No one really knows what dreams are for. But evolutionary psychologists theorize that humans started dreaming to promote survival by "rehearsing" adaptive responses to challenges.
"In prehistory it was, 'How do I get away from saber-toothed tigers?'" says Sandy Ginsberg, an Encino psychotherapist who leads a weekly dream group and says she's had, and heard, her own share of recession dreams of late. "We're still dreaming about how to survive."
About two-thirds of people surveyed say they've solved a practical problem in dreams, adds Deirdre Barrett, a clinical psychologist who teaches at Harvard Medical School — perhaps because "out of the box" solutions, shown visually, can eclipse the closed circles in which our logical minds travel.
Among such people are some eminent scientists who have credited breakthroughs to the options they saw in dreams.

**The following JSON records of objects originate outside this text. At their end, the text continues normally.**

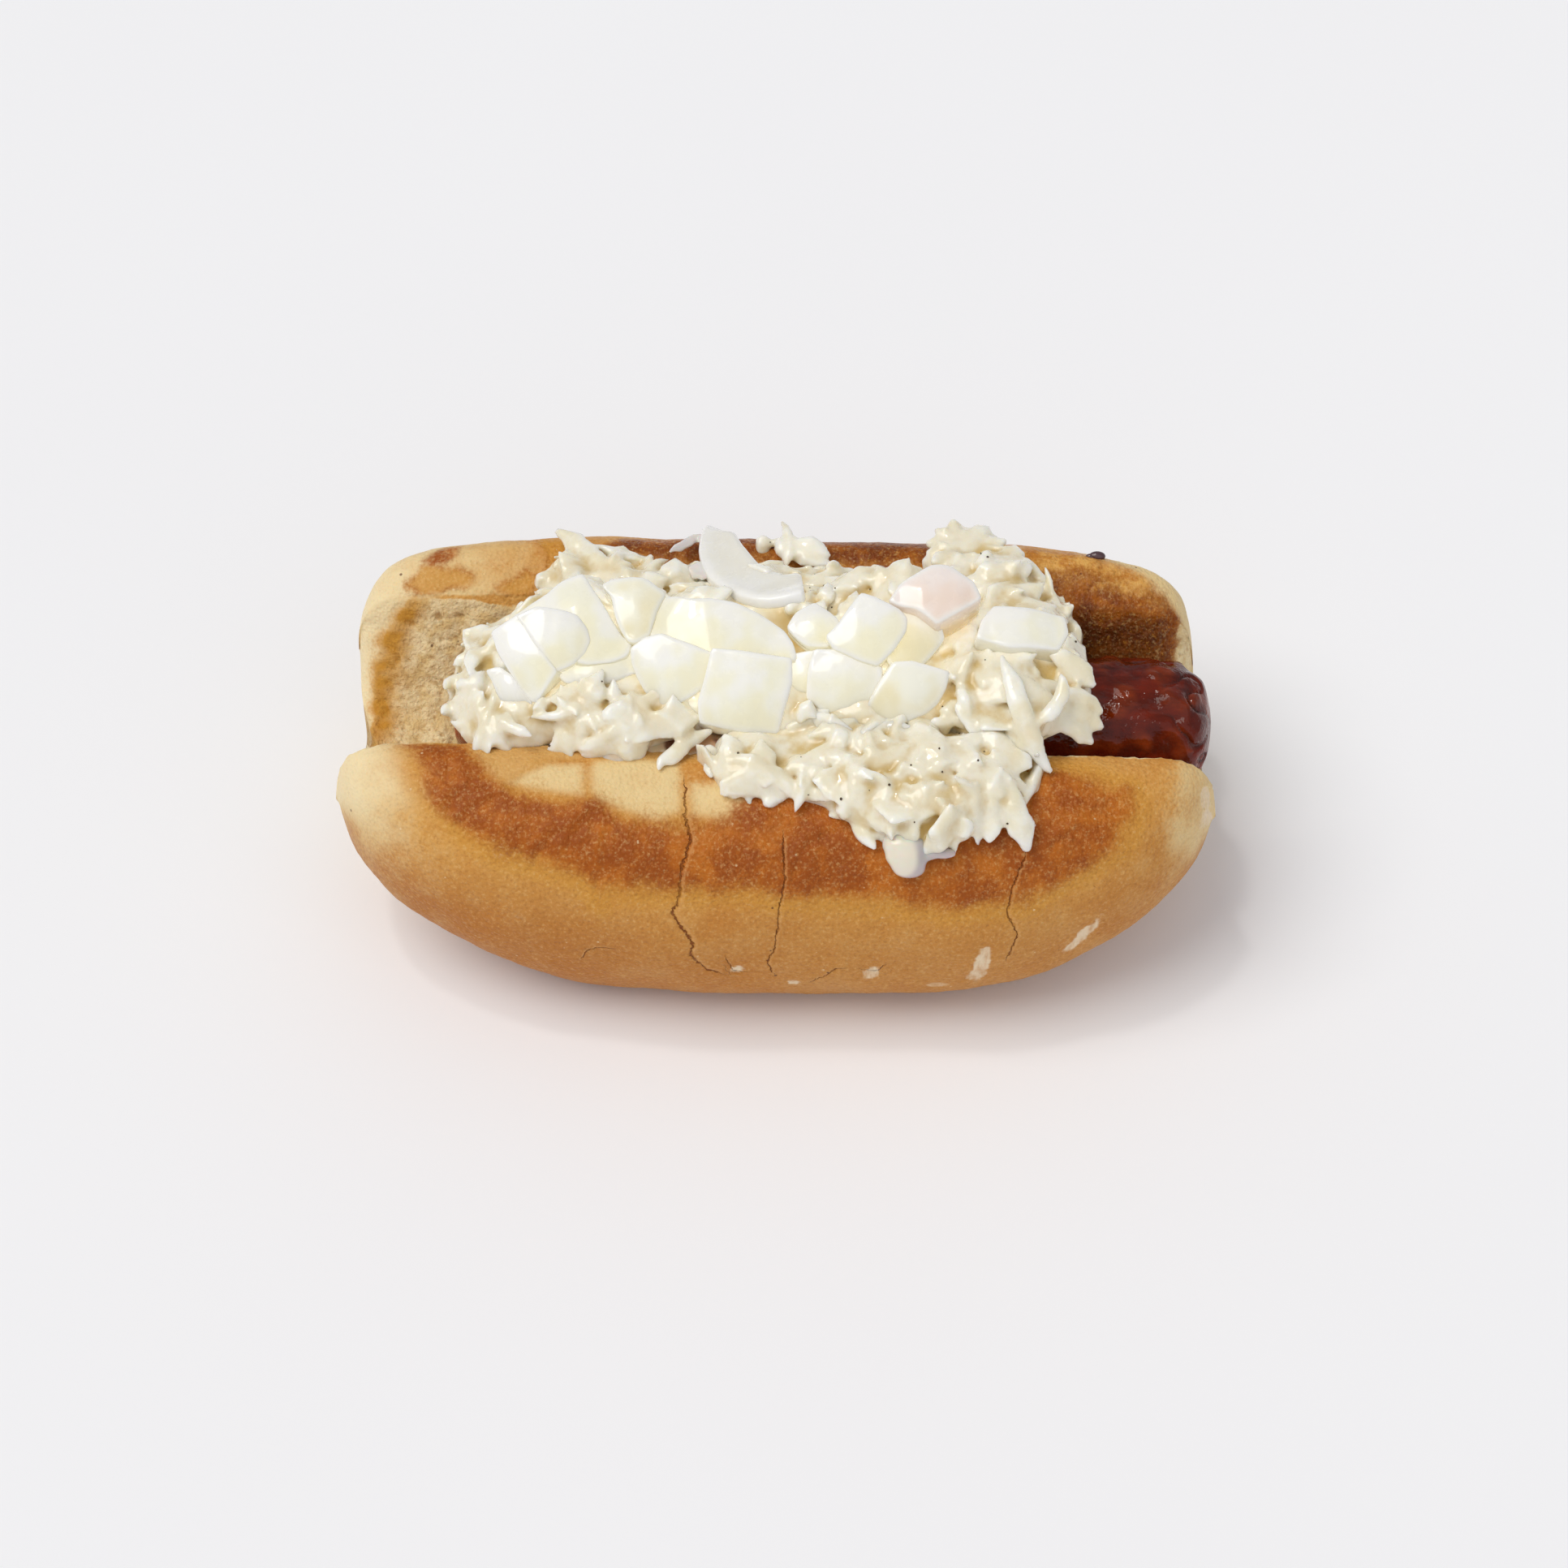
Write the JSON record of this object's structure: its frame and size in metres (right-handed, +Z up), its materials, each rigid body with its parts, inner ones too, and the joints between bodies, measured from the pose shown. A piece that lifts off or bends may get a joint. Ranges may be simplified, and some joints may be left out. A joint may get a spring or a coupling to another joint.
{
  "type": "hot dog",
  "caption": "Hot dog: a grilled sausage in an opened soft bun, heaped with creamy cabbage slaw that spills over the near side, and topped with coarsely diced onion",
  "frame": {"origin": "the middle of the flat spot under the bun, on the surface it rests on", "axes": "+X along the bun towards the end where the sausage shows, +Y from the near half of the bun to the far half, +Z up"},
  "size_m": [0.153, 0.0839, 0.0642],
  "materials": {
    "bun": "baked golden-brown crust with darker toasted zones and pale crumb; matte_plastic stands in for bread",
    "sausage": "glossy, grilled, wrinkled dark red-brown skin; gloss_plastic stands in for meat",
    "slaw": "off-white shredded cabbage coated in creamy dressing; gloss_plastic stands in for it",
    "onion": "moist translucent white onion; gloss_plastic stands in for it"
  },
  "bodies": {
    "root": {"bun": "bun", "sausage": "sausage", "slaw": "slaw", "slaw_bit": "slaw", "onion_01": "onion", "onion_02": "onion", "onion_03": "onion", "onion_04": "onion", "onion_05": "onion", "onion_06": "onion", "onion_07": "onion", "onion_08": "onion", "onion_09": "onion", "onion_10": "onion", "onion_11": "onion", "onion_12": "onion", "onion_13": "onion", "onion_14": "onion", "onion_15": "onion", "onion_16": "onion", "onion_17": "onion", "onion_18": "onion"}
  },
  "joints": []
}
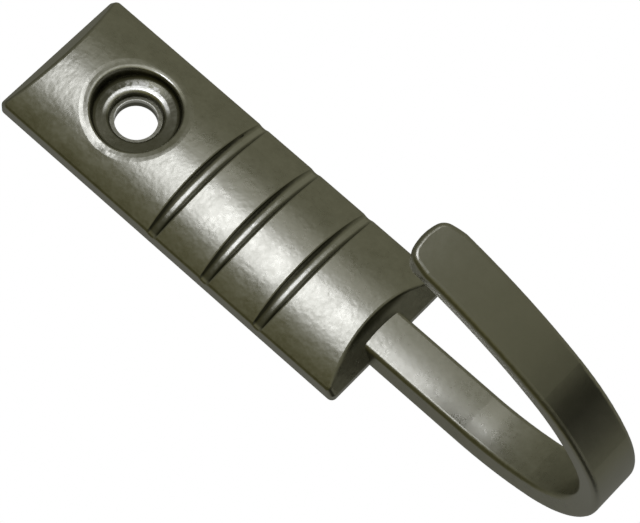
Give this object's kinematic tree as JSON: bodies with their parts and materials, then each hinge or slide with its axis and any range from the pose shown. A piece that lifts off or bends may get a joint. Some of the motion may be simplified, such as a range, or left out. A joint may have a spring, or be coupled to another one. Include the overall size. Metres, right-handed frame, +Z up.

In 1920, Otto Loewi, who later won a Nobel Prize, dreamed about a frog experiment that would later prove nerve impulses are transmitted chemically rather than electronically, the commonly held belief at the time.
And in 1864, the chemist Friedrich Kekule discovered the structure of the benzene molecule — a paradigm-shattering closed ring — after he dreamed of tumbling atoms formed into a coiled snake biting its tail. His insight paved the way for modern organic chemistry.